During the peak of the TTP-led militancy in Pakistan, in the eight years between 2008 and 2015, at least 127 Tribal Elders were killed in the tribal areas, accounting for 65.46 per cent of the total of 194 such killings recorded by SATP in nearly 20 years.
Attacks on Tribal Elders and resultant casualties fell thereafter, only to start rising again with the resurgence of TTP’s prowess across Pakistan, in particular in the tribal areas. Violence has been increasing again since 2020. Overall terrorist-linked fatalities, which were at 365 in 2019, increased to 506 in 2020, 664 in 2021, 971 in 2022, and 1,502 in 2023. 2024 has already recorded 311 fatalities (data till March 3).
Significantly, when peace-talks were ongoing between the Government and TTP between May and November 2022, there was no attack on Tribal Elders, as a 50-member Jirga (Council) of notable tribal leaders was flown to Kabul for substantive talks. The Jirga consisted of tribal elders from South Waziristan, North Waziristan, Orakzai, Kurram, Khyber, Mohmand, and Bajaur, as well as the Malakand Division. Public representatives, including former Khyber Pakhtunkhwa Governor Engineer Shaukatullah Khan, Senator Dost Mohammad Khan Mehsud, Senator Hilal Mohmand, GG Jamal, etc., were also present. With the collapse of ‘official’ talks between the Government and TTP on November 28, 2022, the attacks on Tribal Elders commenced again.

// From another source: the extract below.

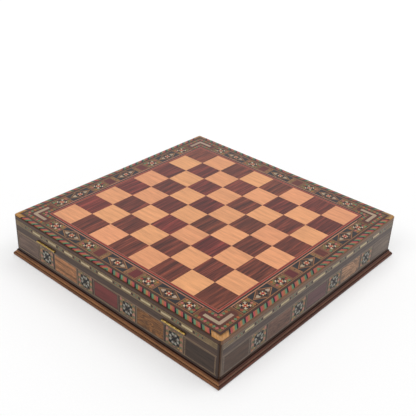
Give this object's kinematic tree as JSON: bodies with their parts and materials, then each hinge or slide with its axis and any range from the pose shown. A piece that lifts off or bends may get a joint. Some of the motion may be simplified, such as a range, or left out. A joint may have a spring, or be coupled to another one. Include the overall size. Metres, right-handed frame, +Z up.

While no Tribal Elder was killed during the peace-talks phase, at least 13 Tribal Elders have since been killed.
Meanwhile, with the surge in violence, the Army and government again needs the support of Tribal Elders. Accordingly, on February 28, 2024, the Corps Commander, Peshawar, Lieutenant General Sardar Hasan Azhar Hayat met Utmanzai tribal elders from North Waziristan and thanked them for fighting alongside the Army in the ‘war against terror’. On the occasion, Hayat stated,
The Pakistan Army is using all its resources for the welfare of the people in the tribal areas. It is taking concrete steps along with the Khyber Pakhtunkhwa government to ensure the representation of the youth in minerals and other sectors, including better provision of education, besides the gradual return of other tribes to their respective areas.
Earlier, on January 28, 2024, a 60-member delegation of Baizai Hassan Khel’s elders, under the leadership of Amanullah Mohmand from the Mohmand District of KP, met Governor Haji Ghulam Ali to demand the provision of basic facilities to the tribal people. Governor Ali assured them that the tribal areas would be brought on par with other developed areas of the province ‘very soon’.
Given the past record of both the Army and the Government, however, it will be a major challenge for to retain the support of the Tribal Elders. Despite their tribal linkages to different militant groups, the Elders supported the Government in its ‘war against terrorism’. Yet, they and their families have suffered immensely at the hands of the militants as a result of the abject failure of the state to provide adequate security. Confronted with an uncertain and insecure future, people and the leaders in the tribal areas may again be forced to come to a modus vivendi with the terrorists, or may come to be trampled upon by both sides in this confrontation between the two elephants in the region, the Army and the TTP.